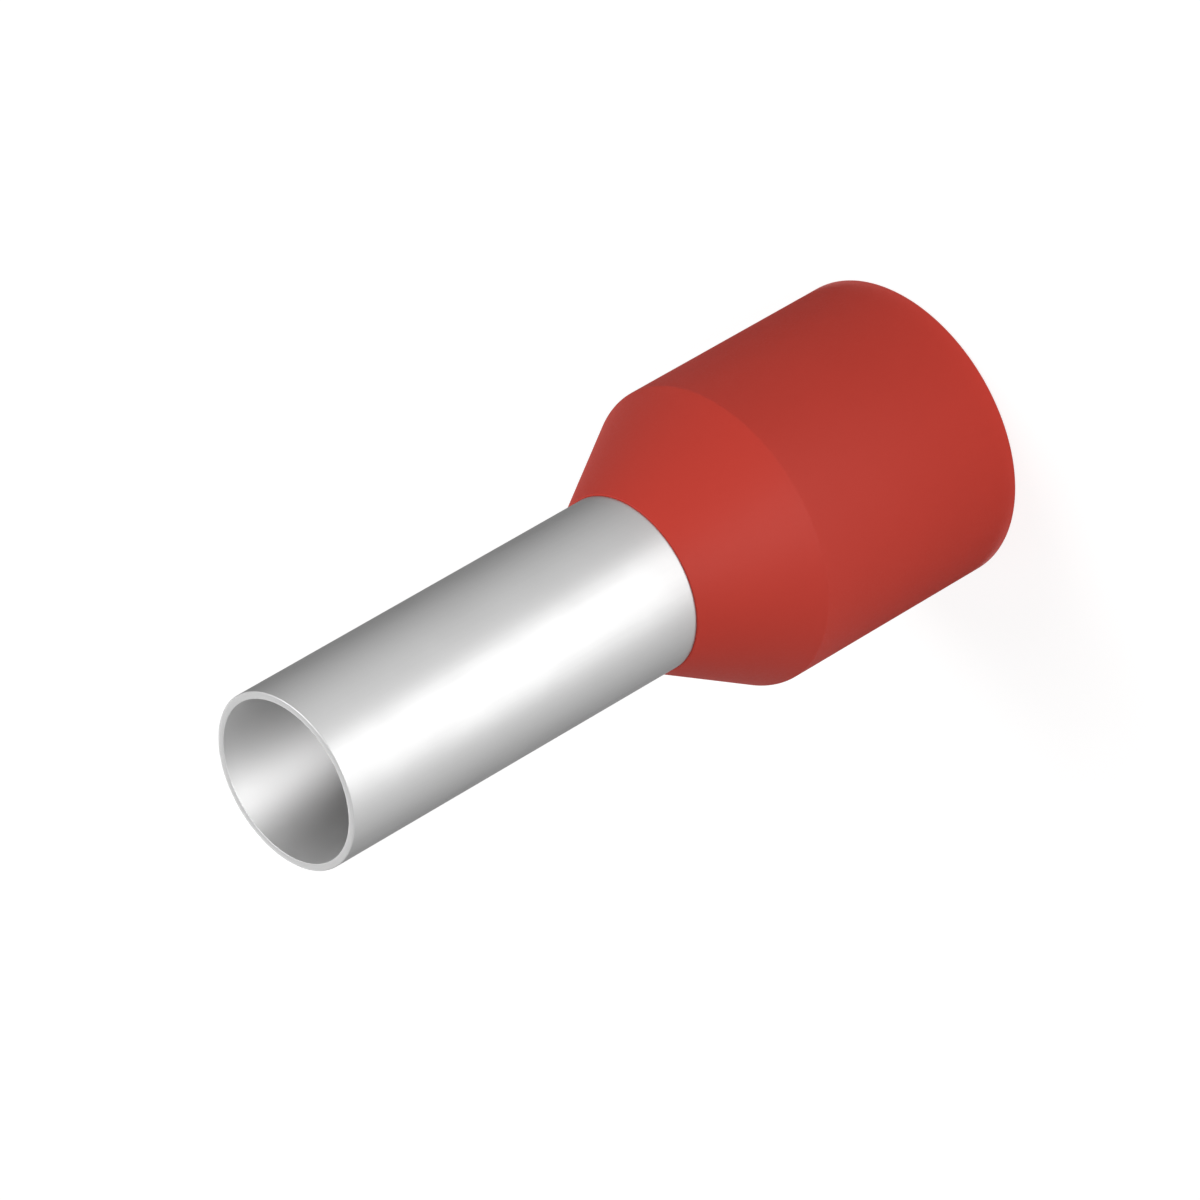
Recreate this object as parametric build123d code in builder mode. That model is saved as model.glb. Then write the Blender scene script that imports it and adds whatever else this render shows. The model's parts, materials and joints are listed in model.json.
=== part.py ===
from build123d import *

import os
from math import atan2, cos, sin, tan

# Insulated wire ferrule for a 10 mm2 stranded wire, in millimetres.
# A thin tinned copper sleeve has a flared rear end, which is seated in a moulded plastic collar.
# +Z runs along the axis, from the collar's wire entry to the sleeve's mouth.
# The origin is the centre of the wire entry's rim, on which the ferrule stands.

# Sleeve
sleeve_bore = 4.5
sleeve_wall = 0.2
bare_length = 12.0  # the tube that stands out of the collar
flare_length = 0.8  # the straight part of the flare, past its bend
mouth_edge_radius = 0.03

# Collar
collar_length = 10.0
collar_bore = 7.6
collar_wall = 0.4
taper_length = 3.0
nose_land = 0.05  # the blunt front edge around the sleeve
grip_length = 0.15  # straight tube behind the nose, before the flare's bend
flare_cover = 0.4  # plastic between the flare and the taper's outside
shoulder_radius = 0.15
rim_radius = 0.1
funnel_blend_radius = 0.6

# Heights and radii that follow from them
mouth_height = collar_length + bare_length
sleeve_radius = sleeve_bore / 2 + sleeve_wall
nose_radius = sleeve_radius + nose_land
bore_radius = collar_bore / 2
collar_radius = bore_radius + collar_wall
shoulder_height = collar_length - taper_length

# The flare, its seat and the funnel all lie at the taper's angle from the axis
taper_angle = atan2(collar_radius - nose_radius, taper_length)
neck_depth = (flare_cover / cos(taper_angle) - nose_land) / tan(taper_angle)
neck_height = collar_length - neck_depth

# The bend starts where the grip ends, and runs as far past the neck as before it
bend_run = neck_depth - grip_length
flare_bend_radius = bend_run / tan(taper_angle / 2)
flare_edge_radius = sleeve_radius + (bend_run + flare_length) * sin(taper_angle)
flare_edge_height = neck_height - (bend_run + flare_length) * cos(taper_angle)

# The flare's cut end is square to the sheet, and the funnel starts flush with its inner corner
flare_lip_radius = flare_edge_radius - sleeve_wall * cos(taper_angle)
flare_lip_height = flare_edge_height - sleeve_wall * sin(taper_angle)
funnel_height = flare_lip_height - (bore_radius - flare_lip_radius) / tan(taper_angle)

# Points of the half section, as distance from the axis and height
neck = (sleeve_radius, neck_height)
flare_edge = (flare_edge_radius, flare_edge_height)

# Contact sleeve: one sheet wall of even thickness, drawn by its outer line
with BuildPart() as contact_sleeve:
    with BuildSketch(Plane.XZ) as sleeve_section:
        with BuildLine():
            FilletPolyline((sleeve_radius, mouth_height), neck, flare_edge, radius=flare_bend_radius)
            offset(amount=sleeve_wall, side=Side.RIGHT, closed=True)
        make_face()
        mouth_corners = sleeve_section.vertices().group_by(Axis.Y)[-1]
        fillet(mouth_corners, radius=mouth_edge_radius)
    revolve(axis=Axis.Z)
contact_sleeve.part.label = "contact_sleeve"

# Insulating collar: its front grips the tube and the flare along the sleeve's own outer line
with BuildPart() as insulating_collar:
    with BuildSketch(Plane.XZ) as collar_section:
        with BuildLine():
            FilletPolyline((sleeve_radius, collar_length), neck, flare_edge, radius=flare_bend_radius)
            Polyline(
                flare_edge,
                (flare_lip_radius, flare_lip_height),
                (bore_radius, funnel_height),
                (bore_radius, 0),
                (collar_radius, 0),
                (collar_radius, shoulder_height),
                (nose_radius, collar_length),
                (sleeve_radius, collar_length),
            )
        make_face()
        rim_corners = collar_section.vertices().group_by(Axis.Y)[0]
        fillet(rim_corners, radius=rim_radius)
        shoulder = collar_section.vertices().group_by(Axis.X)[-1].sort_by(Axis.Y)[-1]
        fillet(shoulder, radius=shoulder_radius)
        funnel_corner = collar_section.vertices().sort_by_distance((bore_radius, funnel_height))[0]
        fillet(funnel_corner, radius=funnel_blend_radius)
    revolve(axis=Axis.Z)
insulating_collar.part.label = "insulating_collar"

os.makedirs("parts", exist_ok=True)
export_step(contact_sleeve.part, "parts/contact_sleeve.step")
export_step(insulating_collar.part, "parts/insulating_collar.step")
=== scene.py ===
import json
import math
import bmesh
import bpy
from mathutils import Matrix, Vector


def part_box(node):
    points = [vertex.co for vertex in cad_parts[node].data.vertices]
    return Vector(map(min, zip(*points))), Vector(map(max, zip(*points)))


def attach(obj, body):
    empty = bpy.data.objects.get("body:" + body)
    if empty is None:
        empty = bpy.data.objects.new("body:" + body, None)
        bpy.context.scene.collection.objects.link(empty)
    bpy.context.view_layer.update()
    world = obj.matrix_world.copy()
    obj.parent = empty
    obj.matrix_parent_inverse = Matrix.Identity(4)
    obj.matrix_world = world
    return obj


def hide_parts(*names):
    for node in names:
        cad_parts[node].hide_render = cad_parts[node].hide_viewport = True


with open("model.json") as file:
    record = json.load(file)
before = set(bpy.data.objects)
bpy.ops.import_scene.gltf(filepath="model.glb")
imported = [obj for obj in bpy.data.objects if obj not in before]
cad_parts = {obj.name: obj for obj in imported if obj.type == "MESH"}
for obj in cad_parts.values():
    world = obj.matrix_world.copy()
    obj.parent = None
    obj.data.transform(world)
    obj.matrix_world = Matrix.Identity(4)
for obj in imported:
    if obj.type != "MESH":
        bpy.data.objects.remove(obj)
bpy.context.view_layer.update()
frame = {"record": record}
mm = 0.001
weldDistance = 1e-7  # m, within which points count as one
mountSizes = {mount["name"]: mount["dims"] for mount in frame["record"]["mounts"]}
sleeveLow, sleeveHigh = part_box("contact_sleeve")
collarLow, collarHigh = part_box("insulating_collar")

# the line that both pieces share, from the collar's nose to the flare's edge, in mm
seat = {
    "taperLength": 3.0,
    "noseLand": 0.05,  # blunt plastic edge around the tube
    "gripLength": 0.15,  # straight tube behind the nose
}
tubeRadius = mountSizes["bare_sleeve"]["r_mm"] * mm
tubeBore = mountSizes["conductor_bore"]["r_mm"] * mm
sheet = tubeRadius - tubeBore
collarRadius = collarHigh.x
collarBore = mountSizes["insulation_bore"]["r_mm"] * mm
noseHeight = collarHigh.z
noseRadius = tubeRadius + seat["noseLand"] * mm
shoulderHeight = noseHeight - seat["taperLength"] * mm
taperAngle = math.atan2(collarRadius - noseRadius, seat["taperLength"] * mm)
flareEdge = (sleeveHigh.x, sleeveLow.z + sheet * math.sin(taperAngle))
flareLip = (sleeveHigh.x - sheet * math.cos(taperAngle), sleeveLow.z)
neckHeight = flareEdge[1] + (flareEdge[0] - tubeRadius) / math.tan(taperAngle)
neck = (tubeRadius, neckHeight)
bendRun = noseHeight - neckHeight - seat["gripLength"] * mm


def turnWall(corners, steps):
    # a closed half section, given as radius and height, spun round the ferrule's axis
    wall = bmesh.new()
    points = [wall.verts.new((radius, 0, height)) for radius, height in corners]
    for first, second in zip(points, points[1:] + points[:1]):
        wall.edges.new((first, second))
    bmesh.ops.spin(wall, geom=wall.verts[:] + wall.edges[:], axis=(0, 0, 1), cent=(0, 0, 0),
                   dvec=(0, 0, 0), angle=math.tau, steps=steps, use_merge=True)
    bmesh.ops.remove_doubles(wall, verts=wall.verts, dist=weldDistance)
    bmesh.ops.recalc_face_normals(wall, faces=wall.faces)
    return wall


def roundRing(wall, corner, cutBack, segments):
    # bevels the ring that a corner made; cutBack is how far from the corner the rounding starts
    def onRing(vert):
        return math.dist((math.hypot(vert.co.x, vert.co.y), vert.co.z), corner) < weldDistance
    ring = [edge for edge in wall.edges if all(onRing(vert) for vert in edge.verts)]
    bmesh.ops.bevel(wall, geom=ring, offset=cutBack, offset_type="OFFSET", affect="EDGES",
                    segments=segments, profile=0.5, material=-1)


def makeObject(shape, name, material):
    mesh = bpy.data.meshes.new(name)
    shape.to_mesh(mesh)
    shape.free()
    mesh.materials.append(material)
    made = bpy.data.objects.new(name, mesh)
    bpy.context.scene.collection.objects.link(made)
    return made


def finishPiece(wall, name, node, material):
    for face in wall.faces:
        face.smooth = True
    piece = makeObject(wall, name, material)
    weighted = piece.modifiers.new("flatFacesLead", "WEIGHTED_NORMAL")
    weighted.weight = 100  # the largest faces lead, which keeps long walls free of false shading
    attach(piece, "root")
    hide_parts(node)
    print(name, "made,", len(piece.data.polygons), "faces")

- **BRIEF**
Take the line that contains "fillet(funnel_corner, radius=funnel_blend_radius)", the line that contains "if empty is", and all lines between, and give them again exactly; include no other line.

- **ANSWER TO THIS EXERCISE**
        fillet(funnel_corner, radius=funnel_blend_radius)
    revolve(axis=Axis.Z)
insulating_collar.part.label = "insulating_collar"

os.makedirs("parts", exist_ok=True)
export_step(contact_sleeve.part, "parts/contact_sleeve.step")
export_step(insulating_collar.part, "parts/insulating_collar.step")
=== scene.py ===
import json
import math
import bmesh
import bpy
from mathutils import Matrix, Vector


def part_box(node):
    points = [vertex.co for vertex in cad_parts[node].data.vertices]
    return Vector(map(min, zip(*points))), Vector(map(max, zip(*points)))


def attach(obj, body):
    empty = bpy.data.objects.get("body:" + body)
    if empty is None:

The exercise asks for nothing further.